# Capacitor charging

1. Oct 12, 2011

### beg

I dont understand why the plate linked to the negative battery becomes negatively charged.

To begin with, each plate is neutral so each contain equal amounts of positive and negative charge. When connected to the battery, the plate linked to the postitive battery terminal becomes positively charged because electrons in a conductor can move, and are attracted from the plate to the positive battery terminal, leaving the plate with only protons. But what causes the electrons on the negative battery terminal to move up to the other plate?

Am I right in also thinking that the capacitor will have the same Potential difference across it after its charged? so it will have a more electrons than protons?

2. Oct 12, 2011

### Freeze3018

Think this way:
The electrons of the plate connected to +ve terminal of Cell are attracted towards the +ve terminal of cell(Leaving the plate Electrons Deprived and +vely charged) ....Since the incoming electrons to the cell must be somehow equal to outgoing electrons, The electrons from the -ve terminal of the cell are pushed to the Plate connected to -ve terminal (Leaving it electron Rich and -vely charged)....

3. Oct 12, 2011

### Freeze3018

What do u mean by same potential difference ??? If u mean that of battery then yes if u leave the connection of the plates not disconnected for sufficient time YES..

The net charge of the Capacitor(2 plate system) is Zero...But one plate will have the same no of electrons deficient as the other plate is sufficient of.....!!!!

4. Oct 12, 2011

### DaveW

The same thing that pushes electrons onto the (-) plate is the same reason why a charged sphere has electrons on the outside only... electrons repel. They'll try to fill all space (metal in this case) available to them to spread out more. Hence they "spread out" onto the negative side of the cap. Letting them "spread out" means a certain loss of potential energy in the battery, ie, it takes WORK to charge the cap.
That potential energy (some energy is lost in charging process) is now stored in the cap.

Hope that helps!
DaveW

5. Oct 13, 2011

### beg

Freeze - So you're saying after the capacitor is charged, it has a net total of ZERO? ...but for it to have a voltage, wouldnt it have to have a higher number of electrons on one of the plates? So if the battery is 9v, then it would have 9 times more electrons on the -plate, than there are protons on the +plate?

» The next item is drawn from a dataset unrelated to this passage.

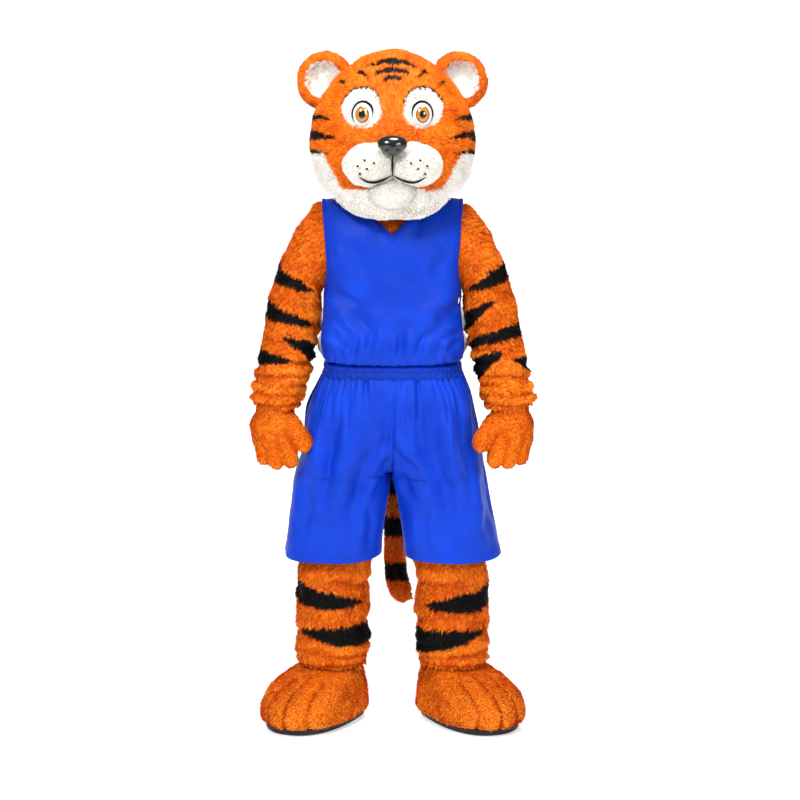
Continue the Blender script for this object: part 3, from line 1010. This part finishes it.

DaveW - So then why don't the electrons from the cell repel the electrons on the plate, and just stay in the battery? When the cell is first connected the plate will be neutral, and become gradually more and more negatively charged, so what would attract the electrons to keep travelling down a path that is negative?

6. Oct 13, 2011

### Staff: Mentor

There is only one thing that causes electrons to flow around a circuit, and that is a potential difference (voltage). While ever the voltage from the battery is greater than that on the capacitor, electrons will continue to flow to the capacitor's -ve plate (and to flow from its +ve plate). When so much charge has accumulated on the plates that the capacitor voltage exactly equals that of the battery, then no more electrons will be pushed from the battery and the capacitor can be considered fully charged.

7. Oct 15, 2011

### DaveW

I thought of another way to explain what is going on.

The same work that is done in PULLING electrons AWAY from the protons in one plate, is the same work that is done in PUSHING more electrons TOWARD the pre-existing electrons in the other plate. The battery-capacitor circuit is just finding the equilibrium situation. Energy "spreads out" from the battery to the capacitor.

As far as having the same potential difference after charging, that depends on the energy in the battery. Let's say instead of a battery, you have 2 identical caps, one fully charged, one fully discharged.
What happens when you connect them?

The answer to that is rather surprising.

8. Oct 15, 2011

### beg

Is the following correct?

When the plates have no charge and are first linked up.

You can approximate the Electric Pontential (Voltage) at the (-)Plate and the (-)Cell Terminal, by using the Electric potential due to a point charge at each. If there is a Electric Potential Difference, then the Electrons will flow from the (-)Cell Terminal to the (-)Plate.
You can approximate the Electric Pontential (Voltage) at the (+)Plate and the (+)Cell Terminal, by using the Electric potential due to a point charge at each. If there is a Electric Potential Difference, then the Electrons will flow to the (+)Cell Terminal from the (+)Plate.